I wanted to excerpt a couple of the quotes I really liked, but I had to include enough for the context.

Sivilization - by Azar Nafisi (author of Reading Lolita in Tehran)

On the first page of The Adventures of Huckleberry Finn, Huck informs us that the Widow Douglas decided to take him up and "sivilize" him, but

it was rough living in the house all the time, considering how dismal regular and decent the widow was in all her ways; and so when I couldn’t stand it no longer I lit out.

The way Huck subverts a whole way of living, a way of thinking and relating to the world, by misspelling a word is to my mind a pure expression of the American idea. That idea is always threatened by another: the secure and smug world from which Huck and Jim turn away. Throughout the book, Huck and Jim turn the "decent" and "sivilized" world on its head, and we come out in the end with a new definition of these words.

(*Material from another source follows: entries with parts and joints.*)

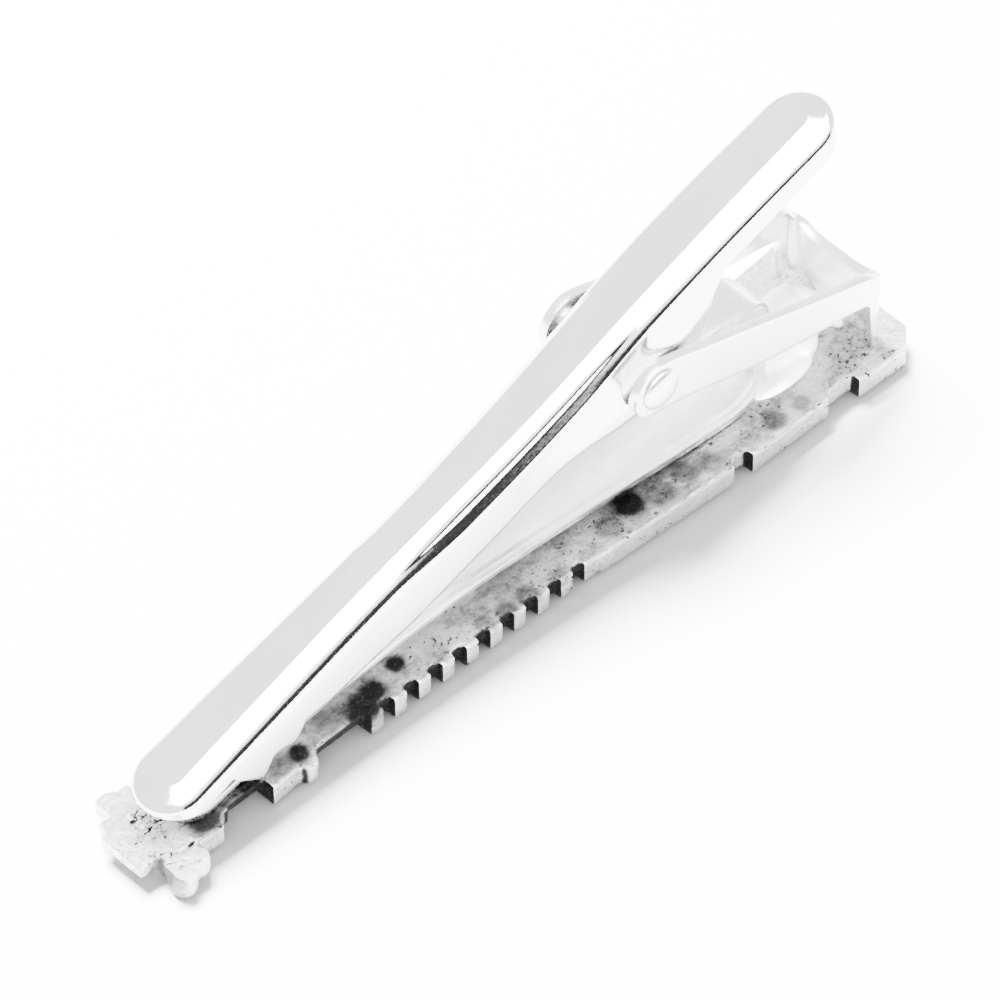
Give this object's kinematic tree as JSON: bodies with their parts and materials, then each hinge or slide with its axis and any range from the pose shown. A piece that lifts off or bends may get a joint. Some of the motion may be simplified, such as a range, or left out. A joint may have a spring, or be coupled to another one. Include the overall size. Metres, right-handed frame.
{
  "type": "tie bar with pinch clasp",
  "caption": "Slim cast tie bar with a sprung pinch clasp of folded sheet metal on its back, which holds a tie to a shirt.",
  "frame": {"origin": "middle of the bar's box, on the plane of its front face", "axes": "+X along the bar towards the clasp's hinge end, +Z from the front face out of the back"},
  "size_m": [0.0612, 0.0114, 0.0224],
  "materials": {
    "cast_metal": "tarnished cast white metal",
    "plated_sheet": "polished nickel plate",
    "spring_steel": "bright tempered strip",
    "solder": "dull soft solder"
  },
  "bodies": {
    "root": {"front_bar": "cast_metal", "base_strip": "plated_sheet", "yoke": "plated_sheet", "pivot_rivet": "plated_sheet", "leaf_spring": "spring_steel", "rear_solder": "solder"},
    "lever": {"lever": "plated_sheet"}
  },
  "joints": [
    {"name": "lever_pivot", "type": "hinge", "parent": "root", "child": "lever", "pos_m": [0.00965, 0, 0.01325], "axis": [0, 1, 0], "range_deg": [0, 20], "stiffness_Nm_per_rad": 0.15, "springref_deg": -34.38, "deforming": ["leaf_spring"]}
  ]
}
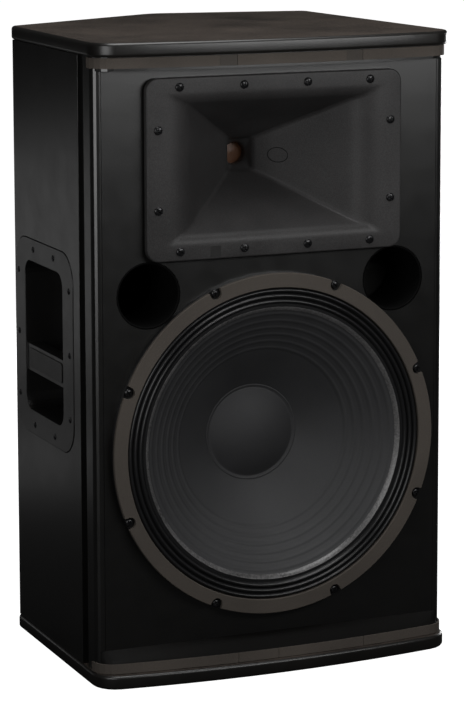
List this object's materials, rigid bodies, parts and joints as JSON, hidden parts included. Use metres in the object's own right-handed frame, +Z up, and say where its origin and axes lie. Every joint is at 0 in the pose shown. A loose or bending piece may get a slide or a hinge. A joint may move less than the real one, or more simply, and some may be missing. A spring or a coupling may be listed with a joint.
{
  "type": "pa speaker cabinet",
  "caption": "Wedge-backed wooden loudspeaker cabinet with a large woofer, a flared horn, ports and side handles, grille removed.",
  "frame": {"origin": "middle of the bounding box at the underside", "axes": "+Z up, -Y out of the front baffle, +X to the right as seen from the front"},
  "size_m": [0.431, 0.4079, 0.7127],
  "materials": {
    "paint": "satin black textured paint over plywood",
    "cap_paint": "speckled brown-black textured paint",
    "raw_ply": "bare plywood",
    "foam_seat": "brown-grey foam strip",
    "black_foam": "matt black foam",
    "horn_plastic": "fine-grained satin plastic",
    "plastic": "satin plastic",
    "badge": "blank satin badge",
    "black_steel": "black coated steel",
    "steel": "zinc-plated steel",
    "ferrite": "bare ferrite",
    "paper": "ribbed paper cone",
    "cloth": "coated cloth",
    "spider_cloth": "resin-dipped cloth",
    "phase_plug": "tan moulded plastic",
    "copper": "copper winding",
    "titanium": "thin formed metal",
    "board": "circuit board",
    "wadding": "fibre wadding",
    "lead": "insulated wire"
  },
  "bodies": {
    "cabinet": {"baffle": "paint", "bottom_cap": "cap_paint", "bottom_foam_centre_left": "foam_seat", "bottom_foam_centre_right": "foam_seat", "bottom_foam_left": "foam_seat", "bottom_foam_right": "foam_seat", "bottom_ledge": "paint", "crossover_board": "board", "crossover_capacitor": "plastic", "crossover_inductor": "copper", "damping_pad": "wadding", "driver_body": "black_steel", "driver_phase_plug": "phase_plug", "driver_rear_cover": "plastic", "horn": "horn_plastic", "horn_driver_lead": "lead", "horn_gasket": "black_foam", "input_plate": "black_steel", "input_socket_1": "plastic", "input_socket_2": "plastic", "left_handle": "plastic", "left_handle_badge": "badge", "left_port_tube": "plastic", "left_side_panel": "paint", "motor_magnet": "ferrite", "motor_top_plate": "steel", "motor_yoke": "steel", "pole_socket": "plastic", "rear_panel": "paint", "right_handle": "plastic", "right_handle_badge": "badge", "right_port_tube": "plastic", "right_side_panel": "paint", "shelf_brace": "raw_ply", "top_cap": "cap_paint", "top_clip_left": "foam_seat", "top_clip_right": "foam_seat", "top_foam_centre": "foam_seat", "top_foam_left": "foam_seat", "top_foam_right": "foam_seat", "top_ledge": "paint", "wedge_panel": "paint", "woofer_basket": "black_steel", "woofer_gasket": "foam_seat", "woofer_lead": "lead", "woofer_screw_1": "black_steel", "woofer_screw_2": "black_steel", "woofer_screw_3": "black_steel", "woofer_screw_4": "black_steel", "woofer_screw_5": "black_steel", "woofer_screw_6": "black_steel", "woofer_screw_7": "black_steel", "woofer_screw_8": "black_steel", "woofer_spider": "spider_cloth", "woofer_surround": "cloth"},
    "woofer_moving": {"woofer_cone": "paper", "woofer_dust_cap": "paper", "voice_coil": "copper"},
    "diaphragm": {"driver_diaphragm": "titanium"}
  },
  "joints": [
    {"name": "woofer_excursion", "type": "slide", "parent": "cabinet", "child": "woofer_moving", "axis": [0, -1, 0], "range_m": [-0.006, 0.006], "stiffness_N_per_m": 5000, "deforming": ["woofer_surround", "woofer_spider"]},
    {"name": "diaphragm_excursion", "type": "slide", "parent": "cabinet", "child": "diaphragm", "axis": [0, -1, 0], "range_m": [-0.0003, 0.0003], "stiffness_N_per_m": 5000}
  ]
}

The idea that I want to believe America was founded on also depended on challenging the world as it is and, by standing up to civilized society, redefining it. That idea was essentially based on a poetic vision, on imagining something that did not exist.


Huck closes his adventures with this statement:

But I reckon I got to light out for the territory ahead of the rest, because Aunt Sally she’s going to adopt me and sivilize me, and I can’t stand it. I been there before.

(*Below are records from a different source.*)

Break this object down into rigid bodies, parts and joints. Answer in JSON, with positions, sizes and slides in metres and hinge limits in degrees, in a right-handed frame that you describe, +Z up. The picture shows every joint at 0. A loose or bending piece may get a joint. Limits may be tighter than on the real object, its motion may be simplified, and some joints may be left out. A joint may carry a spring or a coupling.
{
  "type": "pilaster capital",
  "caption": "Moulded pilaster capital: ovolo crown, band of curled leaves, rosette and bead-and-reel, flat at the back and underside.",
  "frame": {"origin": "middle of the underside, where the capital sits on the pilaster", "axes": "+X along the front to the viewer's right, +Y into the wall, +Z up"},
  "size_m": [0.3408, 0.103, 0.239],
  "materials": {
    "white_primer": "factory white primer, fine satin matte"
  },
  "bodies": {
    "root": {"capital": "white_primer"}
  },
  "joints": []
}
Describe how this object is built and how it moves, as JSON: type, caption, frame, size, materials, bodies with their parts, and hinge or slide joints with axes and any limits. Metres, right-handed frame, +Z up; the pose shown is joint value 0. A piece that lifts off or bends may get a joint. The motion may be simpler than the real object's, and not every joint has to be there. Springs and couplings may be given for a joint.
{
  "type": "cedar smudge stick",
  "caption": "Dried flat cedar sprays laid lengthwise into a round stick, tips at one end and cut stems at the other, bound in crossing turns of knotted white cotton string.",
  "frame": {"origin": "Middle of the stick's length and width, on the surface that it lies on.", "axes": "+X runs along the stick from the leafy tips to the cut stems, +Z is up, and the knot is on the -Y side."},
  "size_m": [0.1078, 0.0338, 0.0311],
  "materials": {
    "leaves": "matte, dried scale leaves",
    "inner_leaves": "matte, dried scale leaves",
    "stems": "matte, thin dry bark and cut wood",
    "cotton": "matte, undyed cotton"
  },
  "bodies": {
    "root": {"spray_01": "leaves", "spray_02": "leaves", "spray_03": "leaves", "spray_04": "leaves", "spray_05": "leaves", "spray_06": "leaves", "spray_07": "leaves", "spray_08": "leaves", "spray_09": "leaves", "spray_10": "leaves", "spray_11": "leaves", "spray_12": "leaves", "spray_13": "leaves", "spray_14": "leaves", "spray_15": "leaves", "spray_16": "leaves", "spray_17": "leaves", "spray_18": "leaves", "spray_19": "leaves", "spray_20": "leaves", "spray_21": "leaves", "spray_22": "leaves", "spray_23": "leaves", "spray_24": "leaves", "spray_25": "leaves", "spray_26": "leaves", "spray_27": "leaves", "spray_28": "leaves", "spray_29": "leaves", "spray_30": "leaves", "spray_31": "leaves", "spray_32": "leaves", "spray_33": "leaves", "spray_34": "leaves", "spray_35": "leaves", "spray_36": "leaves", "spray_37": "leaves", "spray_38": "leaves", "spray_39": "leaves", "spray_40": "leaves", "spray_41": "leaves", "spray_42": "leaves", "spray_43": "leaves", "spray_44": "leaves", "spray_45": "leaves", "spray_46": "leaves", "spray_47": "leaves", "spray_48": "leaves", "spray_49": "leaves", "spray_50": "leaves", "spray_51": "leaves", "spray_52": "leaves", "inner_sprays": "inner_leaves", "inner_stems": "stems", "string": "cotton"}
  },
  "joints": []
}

This, of course, is the whole point: In order to keep the American idea fresh and new, it must be constantly challenged. For the American idea to endure, we have to "light out," and to find new ways to resist the "sivilizing" impulse of the Widow Douglases and Aunt Sallys among us.

And yet today it seems that America, gripped by social and political crisis, has become almost forgetful of that idea. Cynical, shallow, defensive, and at the same time arrogant and greedy, it is unfaithful to its instincts and refuses to be reflective, mistaking blame for criticism and self-criticism, and believing that success at any cost is more important than failure with honor, taking as its ideal the Widow Douglas’s paradise rather than Huck Finn’s hell.

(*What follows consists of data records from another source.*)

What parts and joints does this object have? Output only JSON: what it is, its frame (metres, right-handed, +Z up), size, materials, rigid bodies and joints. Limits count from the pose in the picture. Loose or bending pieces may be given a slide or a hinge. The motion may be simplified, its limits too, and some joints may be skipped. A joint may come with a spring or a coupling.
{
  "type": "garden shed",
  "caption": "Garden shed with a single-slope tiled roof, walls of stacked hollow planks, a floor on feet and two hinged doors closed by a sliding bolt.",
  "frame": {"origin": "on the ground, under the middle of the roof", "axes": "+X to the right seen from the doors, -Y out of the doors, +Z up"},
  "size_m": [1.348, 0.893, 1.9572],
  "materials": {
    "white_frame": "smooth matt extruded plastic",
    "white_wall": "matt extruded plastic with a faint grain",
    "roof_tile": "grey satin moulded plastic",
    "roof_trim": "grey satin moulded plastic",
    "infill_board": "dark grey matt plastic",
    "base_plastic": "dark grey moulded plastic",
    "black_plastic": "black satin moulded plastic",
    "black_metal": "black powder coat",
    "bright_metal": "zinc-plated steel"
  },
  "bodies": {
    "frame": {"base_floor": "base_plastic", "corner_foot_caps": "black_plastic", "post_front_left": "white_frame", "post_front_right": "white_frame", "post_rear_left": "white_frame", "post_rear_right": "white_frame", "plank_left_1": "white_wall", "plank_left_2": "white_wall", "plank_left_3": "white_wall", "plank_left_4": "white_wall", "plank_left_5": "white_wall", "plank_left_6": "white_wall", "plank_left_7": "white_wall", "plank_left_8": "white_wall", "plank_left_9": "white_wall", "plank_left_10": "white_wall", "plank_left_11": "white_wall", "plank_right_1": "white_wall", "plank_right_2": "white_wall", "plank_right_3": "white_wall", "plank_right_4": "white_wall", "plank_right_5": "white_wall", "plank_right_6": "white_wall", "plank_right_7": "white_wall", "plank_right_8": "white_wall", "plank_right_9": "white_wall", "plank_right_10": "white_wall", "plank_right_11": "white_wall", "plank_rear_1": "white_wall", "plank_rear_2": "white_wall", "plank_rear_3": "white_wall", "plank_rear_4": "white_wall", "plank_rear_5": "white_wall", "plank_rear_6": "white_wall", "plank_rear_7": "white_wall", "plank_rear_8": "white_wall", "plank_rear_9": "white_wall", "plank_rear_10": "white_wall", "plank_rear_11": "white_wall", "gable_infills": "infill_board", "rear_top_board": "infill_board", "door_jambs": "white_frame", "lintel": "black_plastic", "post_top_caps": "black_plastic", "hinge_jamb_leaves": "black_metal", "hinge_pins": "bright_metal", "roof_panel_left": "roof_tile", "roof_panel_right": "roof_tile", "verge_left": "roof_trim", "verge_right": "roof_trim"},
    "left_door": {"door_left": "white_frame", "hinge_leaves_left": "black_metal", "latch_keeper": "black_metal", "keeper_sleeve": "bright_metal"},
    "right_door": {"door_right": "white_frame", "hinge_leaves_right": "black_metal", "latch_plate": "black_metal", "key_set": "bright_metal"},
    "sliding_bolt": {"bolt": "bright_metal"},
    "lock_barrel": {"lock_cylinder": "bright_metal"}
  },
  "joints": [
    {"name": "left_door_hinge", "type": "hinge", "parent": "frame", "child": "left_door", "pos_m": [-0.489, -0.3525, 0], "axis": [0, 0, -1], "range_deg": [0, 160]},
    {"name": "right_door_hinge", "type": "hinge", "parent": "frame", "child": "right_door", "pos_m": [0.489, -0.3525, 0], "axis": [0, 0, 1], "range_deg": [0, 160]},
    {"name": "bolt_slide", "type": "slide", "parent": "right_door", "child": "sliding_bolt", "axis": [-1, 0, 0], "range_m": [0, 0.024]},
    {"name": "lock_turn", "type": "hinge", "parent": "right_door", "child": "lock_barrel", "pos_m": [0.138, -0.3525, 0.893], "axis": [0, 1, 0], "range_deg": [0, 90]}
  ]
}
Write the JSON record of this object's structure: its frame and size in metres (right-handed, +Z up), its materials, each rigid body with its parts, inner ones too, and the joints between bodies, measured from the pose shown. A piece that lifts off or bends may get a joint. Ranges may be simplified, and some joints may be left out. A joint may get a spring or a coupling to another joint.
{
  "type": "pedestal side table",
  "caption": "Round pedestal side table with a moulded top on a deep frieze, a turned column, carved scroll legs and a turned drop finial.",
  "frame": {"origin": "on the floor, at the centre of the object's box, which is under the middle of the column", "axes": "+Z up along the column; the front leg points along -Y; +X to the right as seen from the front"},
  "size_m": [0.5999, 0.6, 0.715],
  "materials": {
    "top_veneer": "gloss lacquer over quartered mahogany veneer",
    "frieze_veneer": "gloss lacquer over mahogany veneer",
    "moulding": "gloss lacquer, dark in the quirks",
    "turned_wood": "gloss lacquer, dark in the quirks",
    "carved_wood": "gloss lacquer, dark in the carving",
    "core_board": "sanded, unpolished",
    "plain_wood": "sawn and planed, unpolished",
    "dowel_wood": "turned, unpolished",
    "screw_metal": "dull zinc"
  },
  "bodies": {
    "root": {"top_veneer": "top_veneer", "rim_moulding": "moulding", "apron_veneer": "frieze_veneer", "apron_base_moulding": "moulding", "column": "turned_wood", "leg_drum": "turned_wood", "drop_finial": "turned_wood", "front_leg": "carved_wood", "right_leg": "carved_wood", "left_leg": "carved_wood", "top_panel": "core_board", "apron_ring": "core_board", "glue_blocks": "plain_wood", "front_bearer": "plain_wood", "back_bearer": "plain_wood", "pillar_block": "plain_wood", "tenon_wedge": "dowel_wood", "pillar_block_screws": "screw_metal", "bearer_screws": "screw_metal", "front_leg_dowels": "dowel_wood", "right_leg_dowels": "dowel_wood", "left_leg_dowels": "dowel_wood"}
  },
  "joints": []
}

Help Wanted - by Alan Wolfe

This country was once needier than it is today. Neediness is not an attractive characteristic, neither of people nor of nations. Yet we were better off wanting things the rest of the world had to offer than we are now, when we need so little from everyone else.

The most obvious thing we once needed was people. Underpopulated, this country extended a welcome to others who not only enriched our economy but strengthened our culture ...

But now we have Lou Dobbs. Forget, if you can, his nativistic populism. This is a man who radiates self-satisfaction. There is no question in his mind that America needs nothing from the rest of the world. In wanting to close the country, Dobbs closes his mind. A society that no longer needs people has no need to question anything it does.


Self-sufficiency is a wonderful thing, but it comes with a price. Dependency can be crippling, yet it can also be revealing. The American idea worth striving for is not supreme military power—where has that gotten us in Iraq?—nor is it economic autarky, not in this globalized world. The idea for which we should strive is interdependence, recognizing that we need others just as others need us.

I should also note that Lahaye - creator of the Left Behind fundamentalist (dare I claim, Christian) book series - had a short piece on the American idea in which he ridiculously claimed the American public schools have been conquered by God-hating secularists ... one wonders if he has talked to a school teacher recently? Most of the ones I know also believe in God and many of them attend Christian churches as well...

To be clear, Lahaye hates America - a country founded on a Constitution that does not establish a theocracy.